Somehow, in my long and (I try) multicultural life, I have never really watched a Bollywood movie. I'm impressed by how they seduce me with their fantasy world. The songs and dances vary from the classic to the modern, in desolate landscapes and ornate palaces. Ahmed explains how in one classic dance sequence, every movement of the arms, the legs, the head means something. He can understand what the female character is trying to express to the male love interest without a word being spoken. Amazing! In all of the romantic sequences shown, the actors never kiss, though some touching of the naked female stomach obviously is allowed. Ahmed tells me nowadays some actors do kiss for real, but that it is bad for their image. You will see a tantalizing amount of 'almost' kisses, which to be fair, might be more interesting in the end.

Now, for the cooking...when I enter the communal kitchen in Ahmed's student house, I am impressed by the enormous pan of rice waiting for us. It is more than enough for the four people that will be enjoying this meal tonight. As Ahmed is leaving to return to Bangladesh in just a few days, I wonder who will eat it all. The rice is infused with yellow colour, and aroma, because of the saffron added. Ahmed obligingly poses with the Motor Polao rice at right. But the fish is more special. He calls it Pangas Mach. Googling that turns up nothing, though I do find Panga is a type of fish found in the Indian Ocean. It is serves with Dal Aloo Ghanto, a lentil sauce. The vegetables draped on top are called "Indian root" in Bengali, but Ahmed isn't sure of the English translation. It is all artfully served and quickly gobbled up by me, a young Dutch friend who is always up for Bengali food, and Shusil, our Nepali friend who prepared the second meal for this project.
The same relaxed atmosphere is present now as at that evening more than a year ago. As we go to leave the dirty dishes in the kitchen, we find Ahmed's housemates preparing a meal including magic general, in my world, stimulating company beats chemical stimulants any time! Although, in a way, maybe food counts as a stimulant as well? I do enjoy good company more in combination with good food!

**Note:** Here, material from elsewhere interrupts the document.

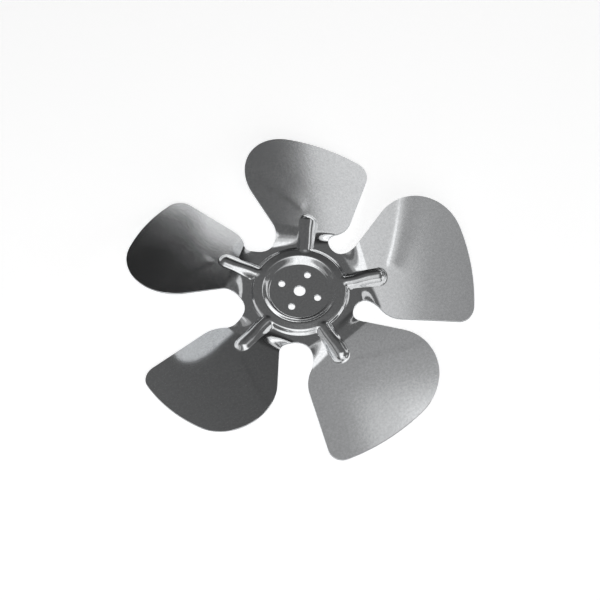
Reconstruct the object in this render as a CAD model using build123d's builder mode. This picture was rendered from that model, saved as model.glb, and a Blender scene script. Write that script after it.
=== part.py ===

To check out some Bengali recipes at home, try out these websites:
A collection of Bengali recipes
Anita Pal's Bengali recipes

Friday, May 11, 2007

Meal 43. Sahrawi Couscous

This meal is the most "political" meal I have had during the whole project. The nationality "Sahrawi" probably won't ring a bell for most people. It is the term used by/for refugees from the Western Sahara territory. This is a huge chunk of Morocco; on some maps it will have a different color. After Spain left Morocco in 1975, control of the Western Sahara has been disputed by Mauritania, the Moroccan government and Frente Polisario, who want independence for the region.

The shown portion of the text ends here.